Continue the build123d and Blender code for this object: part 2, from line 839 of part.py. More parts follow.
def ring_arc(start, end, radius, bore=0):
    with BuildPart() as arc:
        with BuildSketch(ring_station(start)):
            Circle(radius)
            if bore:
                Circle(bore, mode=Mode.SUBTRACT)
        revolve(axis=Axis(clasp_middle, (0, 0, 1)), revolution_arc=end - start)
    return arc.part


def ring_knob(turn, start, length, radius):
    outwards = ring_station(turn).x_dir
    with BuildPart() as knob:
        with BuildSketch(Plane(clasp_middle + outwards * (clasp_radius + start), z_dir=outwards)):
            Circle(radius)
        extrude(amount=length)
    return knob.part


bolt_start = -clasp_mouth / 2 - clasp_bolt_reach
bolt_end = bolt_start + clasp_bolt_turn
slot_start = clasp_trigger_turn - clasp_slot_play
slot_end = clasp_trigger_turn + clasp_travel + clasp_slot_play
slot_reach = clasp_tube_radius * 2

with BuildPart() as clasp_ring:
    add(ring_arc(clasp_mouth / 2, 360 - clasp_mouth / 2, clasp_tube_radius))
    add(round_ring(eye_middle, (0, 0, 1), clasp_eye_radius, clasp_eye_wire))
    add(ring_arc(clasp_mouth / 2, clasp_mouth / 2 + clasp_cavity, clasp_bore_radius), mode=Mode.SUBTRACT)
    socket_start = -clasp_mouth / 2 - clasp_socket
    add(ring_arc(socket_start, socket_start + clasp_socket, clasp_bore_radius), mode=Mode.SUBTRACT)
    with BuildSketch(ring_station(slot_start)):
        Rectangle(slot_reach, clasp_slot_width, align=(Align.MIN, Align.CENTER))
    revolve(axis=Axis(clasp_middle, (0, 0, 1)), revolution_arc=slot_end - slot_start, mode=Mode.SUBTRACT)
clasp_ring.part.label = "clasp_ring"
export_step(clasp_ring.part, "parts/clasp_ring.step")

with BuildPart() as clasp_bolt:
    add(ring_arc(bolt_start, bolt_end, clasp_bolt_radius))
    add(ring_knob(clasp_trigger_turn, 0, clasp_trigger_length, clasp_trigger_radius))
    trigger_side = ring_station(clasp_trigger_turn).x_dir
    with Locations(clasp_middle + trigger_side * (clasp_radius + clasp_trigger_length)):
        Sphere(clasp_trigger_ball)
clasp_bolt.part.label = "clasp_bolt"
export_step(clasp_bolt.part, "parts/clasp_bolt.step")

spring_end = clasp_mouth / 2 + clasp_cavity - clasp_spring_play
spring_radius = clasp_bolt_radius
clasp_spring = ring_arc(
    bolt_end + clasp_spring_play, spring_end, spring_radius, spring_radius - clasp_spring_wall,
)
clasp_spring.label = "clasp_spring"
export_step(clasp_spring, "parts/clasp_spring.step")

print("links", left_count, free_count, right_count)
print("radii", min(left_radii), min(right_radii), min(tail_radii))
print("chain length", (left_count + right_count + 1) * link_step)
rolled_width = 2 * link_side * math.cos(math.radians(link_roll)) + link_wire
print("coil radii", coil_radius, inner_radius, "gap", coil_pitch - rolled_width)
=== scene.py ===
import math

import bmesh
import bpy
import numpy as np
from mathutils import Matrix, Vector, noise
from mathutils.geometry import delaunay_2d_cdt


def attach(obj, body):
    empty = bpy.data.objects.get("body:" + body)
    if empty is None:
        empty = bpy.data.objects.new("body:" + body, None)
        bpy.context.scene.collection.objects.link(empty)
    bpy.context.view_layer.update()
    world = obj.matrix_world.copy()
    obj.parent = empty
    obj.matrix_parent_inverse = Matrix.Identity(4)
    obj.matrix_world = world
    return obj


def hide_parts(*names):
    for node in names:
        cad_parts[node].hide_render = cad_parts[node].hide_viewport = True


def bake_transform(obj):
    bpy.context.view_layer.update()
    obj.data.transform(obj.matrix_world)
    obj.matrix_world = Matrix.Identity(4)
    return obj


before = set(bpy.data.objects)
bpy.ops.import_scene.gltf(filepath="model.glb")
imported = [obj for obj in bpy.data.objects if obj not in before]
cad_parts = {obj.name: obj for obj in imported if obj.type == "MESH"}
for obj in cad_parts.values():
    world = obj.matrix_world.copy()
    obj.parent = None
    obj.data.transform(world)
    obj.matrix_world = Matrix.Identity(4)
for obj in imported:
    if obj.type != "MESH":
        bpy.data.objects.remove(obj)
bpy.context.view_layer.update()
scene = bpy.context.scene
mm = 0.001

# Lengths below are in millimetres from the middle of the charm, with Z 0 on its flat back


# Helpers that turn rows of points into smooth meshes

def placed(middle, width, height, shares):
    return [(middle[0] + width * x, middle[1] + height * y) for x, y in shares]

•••

Output every line above without altering anything.

Continue the build123d and Blender code for this object: part 2, from line 839 of part.py. More parts follow.
def ring_arc(start, end, radius, bore=0):
    with BuildPart() as arc:
        with BuildSketch(ring_station(start)):
            Circle(radius)
            if bore:
                Circle(bore, mode=Mode.SUBTRACT)
        revolve(axis=Axis(clasp_middle, (0, 0, 1)), revolution_arc=end - start)
    return arc.part


def ring_knob(turn, start, length, radius):
    outwards = ring_station(turn).x_dir
    with BuildPart() as knob:
        with BuildSketch(Plane(clasp_middle + outwards * (clasp_radius + start), z_dir=outwards)):
            Circle(radius)
        extrude(amount=length)
    return knob.part


bolt_start = -clasp_mouth / 2 - clasp_bolt_reach
bolt_end = bolt_start + clasp_bolt_turn
slot_start = clasp_trigger_turn - clasp_slot_play
slot_end = clasp_trigger_turn + clasp_travel + clasp_slot_play
slot_reach = clasp_tube_radius * 2

with BuildPart() as clasp_ring:
    add(ring_arc(clasp_mouth / 2, 360 - clasp_mouth / 2, clasp_tube_radius))
    add(round_ring(eye_middle, (0, 0, 1), clasp_eye_radius, clasp_eye_wire))
    add(ring_arc(clasp_mouth / 2, clasp_mouth / 2 + clasp_cavity, clasp_bore_radius), mode=Mode.SUBTRACT)
    socket_start = -clasp_mouth / 2 - clasp_socket
    add(ring_arc(socket_start, socket_start + clasp_socket, clasp_bore_radius), mode=Mode.SUBTRACT)
    with BuildSketch(ring_station(slot_start)):
        Rectangle(slot_reach, clasp_slot_width, align=(Align.MIN, Align.CENTER))
    revolve(axis=Axis(clasp_middle, (0, 0, 1)), revolution_arc=slot_end - slot_start, mode=Mode.SUBTRACT)
clasp_ring.part.label = "clasp_ring"
export_step(clasp_ring.part, "parts/clasp_ring.step")

with BuildPart() as clasp_bolt:
    add(ring_arc(bolt_start, bolt_end, clasp_bolt_radius))
    add(ring_knob(clasp_trigger_turn, 0, clasp_trigger_length, clasp_trigger_radius))
    trigger_side = ring_station(clasp_trigger_turn).x_dir
    with Locations(clasp_middle + trigger_side * (clasp_radius + clasp_trigger_length)):
        Sphere(clasp_trigger_ball)
clasp_bolt.part.label = "clasp_bolt"
export_step(clasp_bolt.part, "parts/clasp_bolt.step")

spring_end = clasp_mouth / 2 + clasp_cavity - clasp_spring_play
spring_radius = clasp_bolt_radius
clasp_spring = ring_arc(
    bolt_end + clasp_spring_play, spring_end, spring_radius, spring_radius - clasp_spring_wall,
)
clasp_spring.label = "clasp_spring"
export_step(clasp_spring, "parts/clasp_spring.step")

print("links", left_count, free_count, right_count)
print("radii", min(left_radii), min(right_radii), min(tail_radii))
print("chain length", (left_count + right_count + 1) * link_step)
rolled_width = 2 * link_side * math.cos(math.radians(link_roll)) + link_wire
print("coil radii", coil_radius, inner_radius, "gap", coil_pitch - rolled_width)
=== scene.py ===
import math

import bmesh
import bpy
import numpy as np
from mathutils import Matrix, Vector, noise
from mathutils.geometry import delaunay_2d_cdt


def attach(obj, body):
    empty = bpy.data.objects.get("body:" + body)
    if empty is None:
        empty = bpy.data.objects.new("body:" + body, None)
        bpy.context.scene.collection.objects.link(empty)
    bpy.context.view_layer.update()
    world = obj.matrix_world.copy()
    obj.parent = empty
    obj.matrix_parent_inverse = Matrix.Identity(4)
    obj.matrix_world = world
    return obj


def hide_parts(*names):
    for node in names:
        cad_parts[node].hide_render = cad_parts[node].hide_viewport = True


def bake_transform(obj):
    bpy.context.view_layer.update()
    obj.data.transform(obj.matrix_world)
    obj.matrix_world = Matrix.Identity(4)
    return obj


before = set(bpy.data.objects)
bpy.ops.import_scene.gltf(filepath="model.glb")
imported = [obj for obj in bpy.data.objects if obj not in before]
cad_parts = {obj.name: obj for obj in imported if obj.type == "MESH"}
for obj in cad_parts.values():
    world = obj.matrix_world.copy()
    obj.parent = None
    obj.data.transform(world)
    obj.matrix_world = Matrix.Identity(4)
for obj in imported:
    if obj.type != "MESH":
        bpy.data.objects.remove(obj)
bpy.context.view_layer.update()
scene = bpy.context.scene
mm = 0.001

# Lengths below are in millimetres from the middle of the charm, with Z 0 on its flat back


# Helpers that turn rows of points into smooth meshes

def placed(middle, width, height, shares):
    return [(middle[0] + width * x, middle[1] + height * y) for x, y in shares]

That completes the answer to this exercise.